Allergiques au grandes sagas familiales, aux dystopies, et surtout aux loooongues discussions sur l'économie américaine (et mondiale), passez votre chemin ! Ce livre ne suscitera en vous qu'ennui et frustration si vous recherchez le romanesque, l'épique ou l'action d'un bon thriller. Et si vous êtes profondément attaché à la valeur littéraire d'un roman, vous risquez également d'être frustré par certains dialogues, ou par les néologismes régulièrement employés ("cacaviocs", "âge-pierre", "cafardable", et autres "Lat", pour latino-américain). Et si vous n'avez jamais rien lu de
Lionel Shriver, ces 645 pages touffues et complexes ne sont sans doute pas la meilleure entrée dans son univers.
Mais alors, pourquoi diable l'avoir lu, ce pavé indigeste, pourriez-vous fort légitimement vous demander ? Deux raisons, l'une étant que c'est ma fille qui me l'a prêté et recommandé (tout en m'avertissant qu'il ne s'agissait pas d'une lecture facile et divertissante), la seconde parce que j'avais déjà eu l'occasion de me frotter à la prose caustique et second degré de l'auteure, avec "
Propriétés privées", et que donc, je savais plus ou moins où je mettais les pieds !
Comme l'indique le titre, l'histoire est centrée sur la famille Mandible, sur deux périodes, la première s'étirant de 2029 à 2032, et la seconde, bien plus courte, en 2047. En 2029, les Etats-Unis ont élu un président Latino, et les quatre générations de la famille Mandible vivent plus ou moins confortablement, même si les écarts entre leurs situations respectives semblent conséquents. le patriarche, Douglas, jouit d'une importante fortune convoitée par ses futurs héritiers, notamment son fils et sa belle-fille, Carter et Jayne.

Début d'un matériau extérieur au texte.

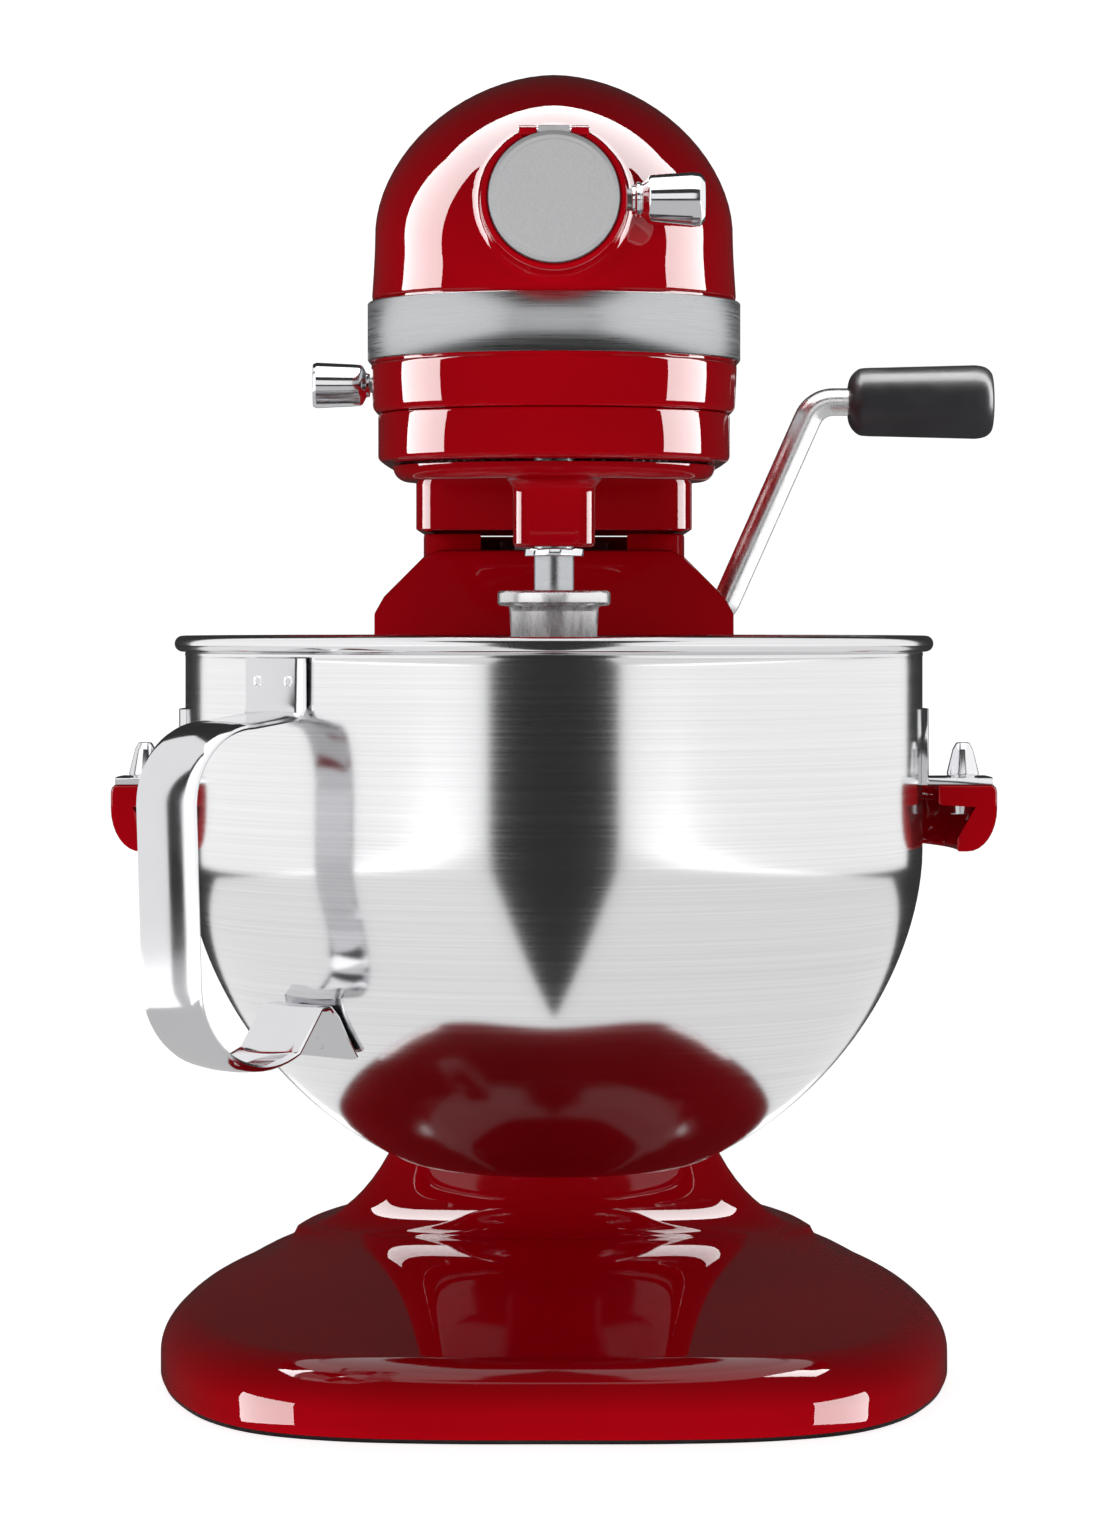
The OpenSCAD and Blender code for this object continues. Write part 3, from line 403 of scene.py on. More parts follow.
def widest_x(z):
    """Half width of the head's widest section at height z."""
    if z <= SIDE_Z:
        return HEAD_HALF - 0.0013 * (z - SIDE_Z) ** 2
    t = min(1, (z - SIDE_Z) / (SPRING_Z - SIDE_Z))
    shoulder = HEAD_HALF - SHOULDER_IN * t * t * (3 - 2 * t)
    rise = max(0, min(1, (z - SPRING_Z) / (HEAD_TOP - SPRING_Z)))
    return shoulder * (1 - rise ** ARCH_POWER) ** (1 / ARCH_POWER)


GROOVE = 0.8
GROOVE_DEPTH = 1.0
FOOT_ROUND = 2.2
BAND_Z = (band_low[2], band_high[2])
LOW_LEVELS = (
    [(SPLIT_Z + FOOT_ROUND * (1 - math.cos(a)), FOOT_ROUND * (1 - math.sin(a)))
     for a in (0, 0.4, 0.8, 1.2, math.pi / 2)]
    + [(z, 0) for z in (SPLIT_Z + 6, SPLIT_Z + 10, BAND_Z[0] - GROOVE - 1.2)]
    + [(BAND_Z[0] - GROOVE - 0.3, 0.2), (BAND_Z[0] - GROOVE, GROOVE_DEPTH), (BAND_Z[0], GROOVE_DEPTH),
       (BAND_Z[0] + 0.3, 0.1), (BAND_Z[0] + 6, 0), (BAND_Z[1] - 6, 0), (BAND_Z[1] - 0.3, 0.1),
       (BAND_Z[1], GROOVE_DEPTH), (BAND_Z[1] + GROOVE, GROOVE_DEPTH), (BAND_Z[1] + GROOVE + 0.3, 0.2),
       (BAND_Z[1] + GROOVE + 1.2, 0)])
ARCH_STEPS = 26


def head_ring(y, wall=0.0, trim=0.0):
    """Closed ring of the head at station y, thinned by wall and drawn in by trim at a seam."""
    width = max(0, head_width(y) - wall - trim) / HEAD_HALF
    low = SPLIT_Z + wall
    high = head_crown(y) - wall - trim
    tall = (high - low) / (HEAD_TOP - SPLIT_Z)

    def level(z):
        return SPLIT_Z + (z - low) / tall

    half = []
    for z, inset in LOW_LEVELS:
        height = low + (z - SPLIT_Z) * (1 if not wall else 0.98)
        x = widest_x(level(height)) * width
        half.append((max(0, x - (inset if not wall else 0)), height))
    start = level(half[-1][1])
    pace = 40
    first = (start - SPRING_Z) / pace if start < SPRING_Z else math.asin(
        min(1, ((start - SPRING_Z) / (HEAD_TOP - SPRING_Z)) ** (ARCH_POWER / 2)))
    for k in range(1, ARCH_STEPS + 1):
        a = first + (math.pi / 2 - first) * k / ARCH_STEPS
        z = SPRING_Z + (pace * a if a < 0 else (HEAD_TOP - SPRING_Z) * math.sin(a) ** (2 / ARCH_POWER))
        half.append((widest_x(z) * width, low + (z - SPLIT_Z) * tall))
    left = [(-x, z) for x, z in reversed(half[:-1])]
    return [(x, y, z) for x, z in half + left]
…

Sa fille Enola, surnommée Nollie, s'est quant à elle exilée en France, où elle vit seule, sur les revenus d'un de ses livres ayant connu un certain succès commercial. Les filles de Carter et Jayne constituent la troisième génération, et ne vivent pas dans les mêmes conditions. Florence travaille dur dans un centre d'hébergement, son diplôme universitaire ne lui ayant jamais servi à rien, et elle peine à payer ses traites et à nourrir son fils Willing. Son compagnon "lat" Esteban l'aide de son mieux en organisant des treks pour vieux croulants désireux de se prouver qu'il peuvent encore crapahuter en montagne. Sa soeur Avery, mariée avec un économiste imbu de sa personne (Lowell) et mère de trois enfants, s'en sort bien mieux et vit dans un quartier favorisé. Leur jeune frère Jared vient d'acheter une ferme au milieu de nulle part. Les Etats-Unis viennent de traverser une terrible crise consécutive à une cyber-attaque durant six ans (le fameux "âge de pierre") et s'en remettent doucement. le décor est planté. Les personnages s'animent.

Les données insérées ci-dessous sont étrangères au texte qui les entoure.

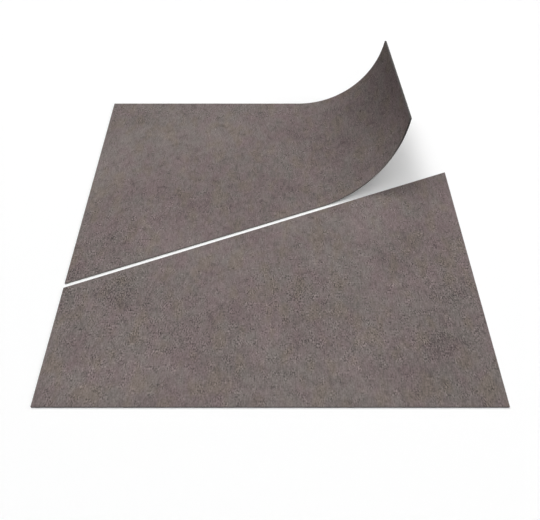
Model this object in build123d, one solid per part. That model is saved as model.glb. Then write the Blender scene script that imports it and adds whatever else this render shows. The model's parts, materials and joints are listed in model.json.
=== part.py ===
from build123d import *
from math import cos, degrees, radians, sin
import os

# Vinyl floor tile, cut in two by one slanting knife cut. The front piece lies flat. The back piece
# lies behind it, and its right-hand end has rolled up off the floor.
# The printed face is up, the floor is at Z = 0 and the factory edges run along X and Y. The origin
# is on the floor, under the middle of the two pieces as they lie.

# Tile
tile_width = 500.0
tile_length = 500.0
tile_thickness = 2.5

# Knife cut: how far behind the tile's front edge it meets the left and the right edge
cut_left = 149.7
cut_right = 349.0
# How far the two pieces lie apart, along Y
cut_gap = 6.6

# Roll at the right-hand end of the back piece, measured on the printed face.
# The sheet leaves the floor at roll_start from the tile's middle, square to the roll's axis.
roll_start = 70.0
roll_radius = 117.0
# Degrees that the roll's axis is turned away from the tile's sides
roll_skew = 5.5
# Sheet from the tile's middle to its edge at the end of the roll, at the knife cut and at the back
reach_at_cut = 229.6
reach_at_back = 226.1

# Points along each edge of the roll, which is a length of a helix
edge_points = 9

# Corners and ends of the knife cut on the whole tile, with its middle at 0, 0
front_left = Vector(-tile_width / 2, -tile_length / 2)
front_right = Vector(tile_width / 2, -tile_length / 2)
back_left = Vector(-tile_width / 2, tile_length / 2)
cut_start = front_left + Vector(0, cut_left)
cut_end = front_right + Vector(0, cut_right)

# Corners of the back piece at the end of its roll, on the unrolled sheet
cut_direction = (cut_end - cut_start) / tile_width
roll_cut_corner = cut_start + cut_direction * (tile_width / 2 + reach_at_cut)
roll_back_corner = Vector(reach_at_back, tile_length / 2)
cut_edge = (cut_start, roll_cut_corner)
back_edge = (back_left, roll_back_corner)

# Directions on the floor: across the roll's axis, and along it
across = Vector(cos(radians(roll_skew)), sin(radians(roll_skew)))
along = Vector(-across.Y, across.X)


def outward(angle):
    """Direction from the roll's axis to the sheet, where the sheet has turned up by the angle."""
    return across * sin(angle) - Vector(0, 0, 1) * cos(angle)


def sheet_angle(flat_point):
    """Radians by which the sheet has turned up at a point of the unrolled tile."""
    return (flat_point.dot(across) - roll_start) / roll_radius


def rolled_point(flat_point, depth):
    """Where a point of the unrolled sheet past the start of the roll lies, a depth below the printed face."""
    axis = across * roll_start + along * flat_point.dot(along)
    axis += Vector(0, 0, tile_thickness + roll_radius)
    return axis + outward(sheet_angle(flat_point)) * (roll_radius + depth)


def crossing(edge, distance):
    """Point of a straight edge of the unrolled sheet at a distance across the roll's axis."""
    start, end = edge
    share = (distance - start.dot(across)) / (end - start).dot(across)
    return start + (end - start) * share


def rolled_edge(edge, end, depth):
    """Helix that a straight edge of the sheet follows from the start of the roll to a distance across it."""
    steps = [step / (edge_points - 1) for step in range(edge_points)]
    flat_points = [crossing(edge, roll_start + (end - roll_start) * step) for step in steps]
    return Spline(*[rolled_point(point, depth) for point in flat_points])


def rolled_strip(end):
    """Solid of the rolled sheet, up to a line parallel to the roll's axis."""
    cut_top = rolled_edge(cut_edge, end, 0)
    cut_bottom = rolled_edge(cut_edge, end, tile_thickness)
    back_top = rolled_edge(back_edge, end, 0)
    back_bottom = rolled_edge(back_edge, end, tile_thickness)
    sides = [(cut_top, back_top), (cut_bottom, back_bottom), (cut_top, cut_bottom), (back_top, back_bottom)]
    faces = [Face.make_surface_from_curves(first, second) for first, second in sides]
    for end_of_edge in (0, 1):
        corners = [edge @ end_of_edge for edge in (cut_top, back_top, back_bottom, cut_bottom)]
        faces.append(Face(Wire.make_polygon(corners)))
    return Solid(Shell(faces))


def end_plane():
    """Plane of the sheet's edge at the end of the roll, square to the sheet at the edge's middle."""
    middle = (roll_cut_corner + roll_back_corner) / 2
    edge_direction = rolled_point(roll_back_corner, 0) - rolled_point(roll_cut_corner, 0)
    sheet_normal = outward(sheet_angle(middle))
    return Plane(rolled_point(middle, 0), x_dir=edge_direction, z_dir=sheet_normal.cross(edge_direction))


def flat_sheet(corners):
    """Flat sheet of the tile's thickness, lying on the floor."""
    return extrude(make_face(Polyline(*corners, close=True)), tile_thickness)


def flat_piece():
    """Front piece: three factory edges and the knife cut."""
    sheet = flat_sheet([front_left, front_right, cut_end, cut_start])
    return Pos(0, -cut_gap / 2) * sheet


def curled_piece():
    """Back piece: flat on the left, then the roll up to the sheet's edge."""
    roll_line = [crossing(edge, roll_start) for edge in (cut_edge, back_edge)]
    flat_part = flat_sheet([cut_start, *roll_line, back_left])
    past_edge = max(roll_cut_corner.dot(across), roll_back_corner.dot(across)) + tile_thickness
    roll = split(rolled_strip(past_edge), bisect_by=end_plane(), keep=Keep.BOTTOM)
    return Pos(0, cut_gap / 2) * (flat_part + roll)


os.makedirs("parts", exist_ok=True)
export_step(flat_piece(), "parts/flat_piece.step")
export_step(curled_piece(), "parts/curled_piece.step")
print("roll's end turned up by", round(degrees(sheet_angle(roll_back_corner)), 1), "degrees at the back corner")
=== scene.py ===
import bpy
import json
from math import cos, pi, radians, sin, tan
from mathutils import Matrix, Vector


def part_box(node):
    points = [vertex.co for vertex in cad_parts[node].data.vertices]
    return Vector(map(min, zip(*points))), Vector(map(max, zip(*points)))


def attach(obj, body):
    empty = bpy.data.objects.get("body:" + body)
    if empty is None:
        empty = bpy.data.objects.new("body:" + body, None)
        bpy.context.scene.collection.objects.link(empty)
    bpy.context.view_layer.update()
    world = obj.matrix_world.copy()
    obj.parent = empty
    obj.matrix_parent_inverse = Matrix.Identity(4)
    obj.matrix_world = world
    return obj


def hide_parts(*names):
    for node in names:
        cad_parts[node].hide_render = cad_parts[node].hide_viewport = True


# A square vinyl floor tile with a concrete-look print, cut in two by one slanting knife cut.
# The front piece lies flat, and the back piece has rolled up at its right-hand end.

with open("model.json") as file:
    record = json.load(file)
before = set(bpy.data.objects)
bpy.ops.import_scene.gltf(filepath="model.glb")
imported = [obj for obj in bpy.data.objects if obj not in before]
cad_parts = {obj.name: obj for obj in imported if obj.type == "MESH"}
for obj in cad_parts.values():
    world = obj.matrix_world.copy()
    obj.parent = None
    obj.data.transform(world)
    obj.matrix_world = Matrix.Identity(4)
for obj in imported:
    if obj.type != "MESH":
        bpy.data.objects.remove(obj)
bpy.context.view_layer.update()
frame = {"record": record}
mm = 0.001

# Sizes read from the frame
flat_low, flat_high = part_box("flat_piece")
tile_size = flat_high.x - flat_low.x
thickness = flat_high.z - flat_low.z
tile_mm = tile_size / mm
mounts = {mount["name"]: mount for mount in frame["record"]["mounts"]}
cut_point = Vector(mounts["cut_edge"]["pos_m"])
cut_normal = Vector(mounts["cut_edge"]["axis"])
curled_cut_point = Vector(mounts["curled_cut_edge"]["pos_m"])
# Middle of the whole tile, as each of the two pieces has it after they were moved apart
flat_middle = Vector((0, flat_low.y + tile_size / 2, 0))
curled_middle = Vector((0, mounts["back_edge"]["pos_m"][1] - tile_size / 2, 0))
# A point of the knife's line on the UV map, which runs from 0 to 1 over the whole tile. A place on the map
# that is nearer to the line than the tolerance, which is 0.25 mm, lies on it.
cut_on_map = (cut_point - flat_middle).xy / tile_size + Vector((0.5, 0.5))
map_tolerance = 0.0005

# The roll, measured on the printed face as in the solid: where the sheet leaves the floor, its radius, and
# the angle between the roll's axis and the tile's sides
roll_start = 70 * mm
roll_radius = 117 * mm
roll_skew = radians(5.5)
# Sheet from the tile's middle to its edge at the end of the roll, at the knife cut and at the back
reach_at_cut = 229.6 * mm
reach_at_back = 226.1 * mm

# Camera, found from the photograph's outline of the tile
lens_mm = 35.99
sensor_mm = 36.0
camera_tilt = radians(37.01)
camera_place = (-0.19 * mm, -469.76 * mm, 543.85 * mm)

# The sheet's corners are sharp, with just this much taken off
corner_width = 0.15 * mm
# Order of the materials on each piece
on_face, on_back, on_edge, on_cut = range(4)


def deselect_all():
    """Leaves nothing selected before the next piece is started or picked."""
    bpy.ops.object.select_all(action="DESELECT")


def active(piece):
    """The one piece that the next operators act on."""
    deselect_all()
    piece.select_set(True)
    bpy.context.view_layer.objects.active = piece


def apply_modifiers(piece):
    """Turns the piece's modifiers into its mesh."""
    active(piece)
    for modifier in list(piece.modifiers):
        bpy.ops.object.modifier_apply(modifier=modifier.name)


def whole_tile(name, middle, divisions, surfaces):
    """The printed face of the whole tile. Its UV map runs from 0 to 1 over the tile, uncut and unrolled."""
    deselect_all()
    place = middle + Vector((0, 0, thickness))
    bpy.ops.mesh.primitive_grid_add(
        x_subdivisions=divisions, y_subdivisions=divisions, size=tile_size, location=place)
    piece = bpy.context.object
    piece.name = piece.data.name = name
    for surface in surfaces:
        piece.data.materials.append(surface)
    bpy.ops.object.transform_apply(location=True, rotation=True, scale=True)
    return piece


def cut_away(piece, point, normal):
    """Cuts the sheet along a straight line and removes the side that the normal points to."""
    active(piece)
    bpy.ops.object.mode_set(mode="EDIT")
    bpy.ops.mesh.select_all(action="SELECT")
    bpy.ops.mesh.bisect(plane_co=point, plane_no=normal, clear_outer=True)
    bpy.ops.mesh.select_all(action="DESELECT")
    bpy.ops.object.mode_set(mode="OBJECT")


def give_thickness(piece):
    """Sheet of the real thickness, square at its edges, with the sharp corners just taken off."""
    solid = piece.modifiers.new("thickness", "SOLIDIFY")
    solid.thickness = thickness
    solid.offset = -1
    solid.use_even_offset = True
    solid.material_offset = on_back - on_face
    solid.material_offset_rim = on_edge - on_face
    corner = piece.modifiers.new("corner", "BEVEL")
    corner.width = corner_width
    corner.segments = 2
    # The edges of the sheet are sharper than this, and the steps of the roll aren't
    corner.limit_method = "ANGLE"
    corner.angle_limit = radians(50)
    apply_modifiers(piece)
    bpy.ops.object.shade_smooth_by_angle(angle=radians(30))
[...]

Un soir, aux infos, une nouvelle apparemment anodine va faire s'effondrer toute la puissance presque retrouvée de l'Amérique, dont la monnaie va chuter vertigineusement, ainsi que toutes les valeurs auxquelles s'accrochaient ses citoyens. La moindre possession revêtant un quelconque intérêt financier, or, bons du trésor, épargne durement amassée ou fortune familiale, tout va se retrouver réduit à néant en l'espace de quelques semaines. Douglas, l'arrière-grand-père richissime, n'échappera pas à la débâcle, et devra quitter sa luxueuse résidence pour personnes âgées pour emménager chez Carter et Jayne, en compagnie de Luella, sa seconde épouse atteinte de démence précoce. Avery et Lowell vont également être contraints de quitter leur belle demeure pour demander asile à Florence avec leurs enfants. Rapidement la situation déjà difficile va encore empirer, jusqu'en mars 2032 où elle atteint un paroxysme.

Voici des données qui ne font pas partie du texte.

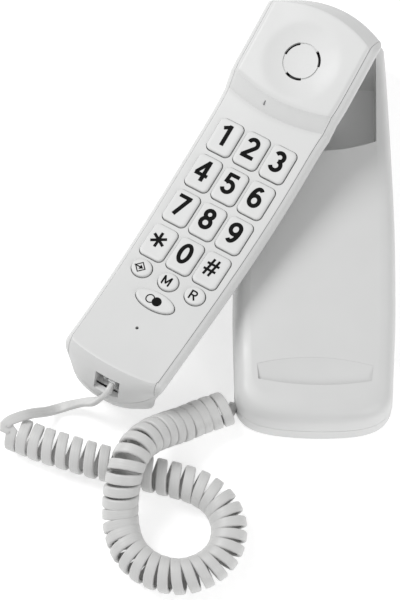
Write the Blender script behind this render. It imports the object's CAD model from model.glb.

Je ne dirai rien de la seconde partie, qui ne concerne que quelques membres de la famille, notamment Willing et un de ses cousins, ainsi que Nollie, leur grand-tante, sinon qu'elle nous emmènera vers l'Utopie.
J'ai eu beaucoup de mal à rentrer dans ce roman, j'avoue. En plus je l'ai lu en grande partie dans le train, où les conditions favorables à la concentration ne sont pas toujours réunies. C'est une lecture exigeante, il faut parfois vraiment s'accrocher pour comprendre les mécanismes économiques qui conduisent un pays et notamment cette famille à la ruine. Et certains passages, en particulier ceux où Lowell pontifie (alors qu'il n'a absolument pas su utiliser ses compétences pour éviter la chute à ses proches), m'ont carrément gonflée, le terme n'est pas trop fort.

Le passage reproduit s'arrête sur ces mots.